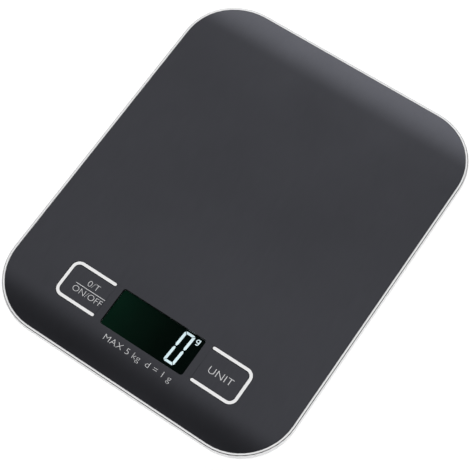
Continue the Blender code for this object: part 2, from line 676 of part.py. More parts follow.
def make_battery_cover(mats):
    """The lid: two rear hooks to pivot on, a front latch finger and grip lines outside."""
    x, y = COVER_HALF
    outline = rounded_rect(x, y, 0.0008, 2, (0, BAY_Y))
    cover = prism("battery_cover", outline, GROUND_CLEARANCE, FLOOR_TOP)
    inside = FLOOR_TOP - SHELL_WALL / 2
    rear = BAY_Y + y
    for side in (-1, 1):
        x0, x1 = side * HOOK_X - HOOK_WIDTH / 2, side * HOOK_X + HOOK_WIDTH / 2
        add(cover, box("hook_root", (x0, rear - 0.0012, inside), (x1, rear, FLOOR_TOP + 0.0013)))
        low = (x0, rear - 0.0006, FLOOR_TOP + GAP)
        add(cover, box("hook", low, (x1, rear + BAY_WALL + 0.0004, FLOOR_TOP + 0.0012)))
    front = BAY_Y - y
    add(cover, box("latch", (-0.004, front + 0.0002, inside), (0.004, front + 0.0012, FLOOR_TOP + 0.0030)))
    for row in range(4):
        y0 = front + 0.0022 + row * 0.0014
        low = (-0.005, y0, GROUND_CLEARANCE - GAP)
        cut(cover, box("grip", low, (0.005, y0 + 0.0006, GROUND_CLEARANCE + 0.0004)))
    hang(finish(cover, mats["white_abs"]), joint_empty("battery_cover_joint", COVER_HINGE))


# ---- Leads ------------------------------------------------------------------------------------------
def lead(name, points, radius, material):
    """A lead that the housing holds all the way, on a smooth curve through its own few points."""
    guide = [Vector(points[0]), *[Vector(p) for p in points], Vector(points[-1])]
    path = []
    for a, b, c, d in zip(guide, guide[1:], guide[2:], guide[3:]):
        steps = max(2, round((c - b).length / (radius * 12)))
        for i in range(steps):
            t = i / steps
            path.append(
                0.5 * (2 * b + (c - a) * t + (2 * a - 5 * b + 4 * c - d) * t**2 + (3 * b - a - 3 * c + d) * t**3)
            )
    path.append(guide[-1])
    curve = bpy.data.curves.new(name, "CURVE")
    curve.dimensions = "3D"
    curve.bevel_depth = radius
    curve.bevel_resolution = 1
    curve.use_fill_caps = True
    spline = curve.splines.new("POLY")
    spline.points.add(len(path) - 1)
    for point, place in zip(spline.points, path):
        point.co = (*place, 1)
    curve.materials.append(material)
    bpy.context.scene.collection.objects.link(bpy.data.objects.new(name, curve))


def make_leads(mats):
    """Four sensor leads and the two battery leads, all ending on the board's top face."""
    radius = 0.0008
    gauge_z, board_z = 0.0117, BOARD_TOP + GAP + radius
    for corner, side, sy in CORNERS:
        gauge_y = sy * (FOOT_Y + 0.0045)
        if sy < 0:
            route = ((0.066, gauge_y), (0.060, gauge_y + 0.001), (0.0545, -0.090), (0.0455, -0.090))
            heights = (gauge_z, 0.0125, 0.0119, board_z)
        else:
            route = ((0.066, gauge_y), (0.062, 0.084), (0.059, 0.060), (0.057, 0.0), (0.057, -0.050), (0.0480, -0.067))
            heights = (gauge_z, 0.0125, 0.0110, 0.0090, 0.0100, board_z)
        points = [(side * x, y, z) for (x, y), z in zip(route, heights)]
        lead(f"sensor_lead_{corner}", points, radius, mats["black_wire"])
    start_x = -(BAY_HALF[0] + BAY_WALL + GAP)
    for name, row, end_x in (("red", -1, -0.040), ("black", 1, -0.044)):
        points = [
            (start_x, cell_y(row), 0.0110),
            (end_x + 0.006, cell_y(row) - 0.003, 0.0095),
            (end_x, cell_y(row) - 0.012, 0.0085),
            (end_x, -0.020, 0.0080),
            (end_x, -0.050, 0.0095),
            (end_x, -0.0665, board_z),
        ]
        lead(f"battery_lead_{name}", points, radius, mats[f"{name}_wire"])


def main():
    for obj in list(bpy.data.objects):
        bpy.data.objects.remove(obj)
    mats = make_materials()
    make_platform_panel(mats)
    make_top_housing(mats)
    make_bottom_housing(mats)
    make_buttons(mats)
    make_switches(mats)
    make_display(mats)
    make_board(mats)
    make_screws(mats)
    make_feet(mats)
    make_cells(mats)
    make_contacts(mats)
    make_battery_cover(mats)
    make_leads(mats)


main()
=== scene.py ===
"""The kitchen scale on a pale floor: materials, print, lit display, smooth skins, camera and light."""

import json
import math

import bmesh
import bpy
from mathutils import Matrix, Vector


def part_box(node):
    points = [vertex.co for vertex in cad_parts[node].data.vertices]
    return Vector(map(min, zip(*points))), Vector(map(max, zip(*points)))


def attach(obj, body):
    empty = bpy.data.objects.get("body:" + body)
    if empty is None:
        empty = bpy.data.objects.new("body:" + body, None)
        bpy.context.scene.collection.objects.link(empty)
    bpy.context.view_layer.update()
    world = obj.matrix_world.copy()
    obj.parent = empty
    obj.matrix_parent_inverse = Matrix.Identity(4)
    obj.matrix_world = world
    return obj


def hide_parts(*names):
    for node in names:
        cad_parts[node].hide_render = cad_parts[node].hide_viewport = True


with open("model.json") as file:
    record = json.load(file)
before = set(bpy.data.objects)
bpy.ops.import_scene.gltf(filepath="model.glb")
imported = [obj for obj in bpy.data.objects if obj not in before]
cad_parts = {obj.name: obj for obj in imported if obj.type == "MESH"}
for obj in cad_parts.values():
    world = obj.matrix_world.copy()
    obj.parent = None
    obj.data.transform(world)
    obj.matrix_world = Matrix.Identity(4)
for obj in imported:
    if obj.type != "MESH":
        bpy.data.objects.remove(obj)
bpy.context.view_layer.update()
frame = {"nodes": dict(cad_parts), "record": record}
NODES = frame["nodes"]
SLOT_OF = {part["node"]: part["material_slot"] for part in frame["record"]["subparts"]}

MM = 0.001
PANEL_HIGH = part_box("platform_panel")[1]
TOP = PANEL_HIGH.z
WINDOW_LOW, WINDOW_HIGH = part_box("display_lens")
CONTROLS_Y = (WINDOW_LOW.y + WINDOW_HIGH.y) / 2
LCD_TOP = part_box("lcd_glass")[1].z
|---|
▶ [TO BE DONE]: Output exactly one stretch of the listing: from the line containing "make_display(mats)" through the line containing "for part in", both end lines included.

▶ [REPLY]:
    make_display(mats)
    make_board(mats)
    make_screws(mats)
    make_feet(mats)
    make_cells(mats)
    make_contacts(mats)
    make_battery_cover(mats)
    make_leads(mats)


main()
=== scene.py ===
"""The kitchen scale on a pale floor: materials, print, lit display, smooth skins, camera and light."""

import json
import math

import bmesh
import bpy
from mathutils import Matrix, Vector


def part_box(node):
    points = [vertex.co for vertex in cad_parts[node].data.vertices]
    return Vector(map(min, zip(*points))), Vector(map(max, zip(*points)))


def attach(obj, body):
    empty = bpy.data.objects.get("body:" + body)
    if empty is None:
        empty = bpy.data.objects.new("body:" + body, None)
        bpy.context.scene.collection.objects.link(empty)
    bpy.context.view_layer.update()
    world = obj.matrix_world.copy()
    obj.parent = empty
    obj.matrix_parent_inverse = Matrix.Identity(4)
    obj.matrix_world = world
    return obj


def hide_parts(*names):
    for node in names:
        cad_parts[node].hide_render = cad_parts[node].hide_viewport = True


with open("model.json") as file:
    record = json.load(file)
before = set(bpy.data.objects)
bpy.ops.import_scene.gltf(filepath="model.glb")
imported = [obj for obj in bpy.data.objects if obj not in before]
cad_parts = {obj.name: obj for obj in imported if obj.type == "MESH"}
for obj in cad_parts.values():
    world = obj.matrix_world.copy()
    obj.parent = None
    obj.data.transform(world)
    obj.matrix_world = Matrix.Identity(4)
for obj in imported:
    if obj.type != "MESH":
        bpy.data.objects.remove(obj)
bpy.context.view_layer.update()
frame = {"nodes": dict(cad_parts), "record": record}
NODES = frame["nodes"]
SLOT_OF = {part["node"]: part["material_slot"] for part in frame["record"]["subparts"]}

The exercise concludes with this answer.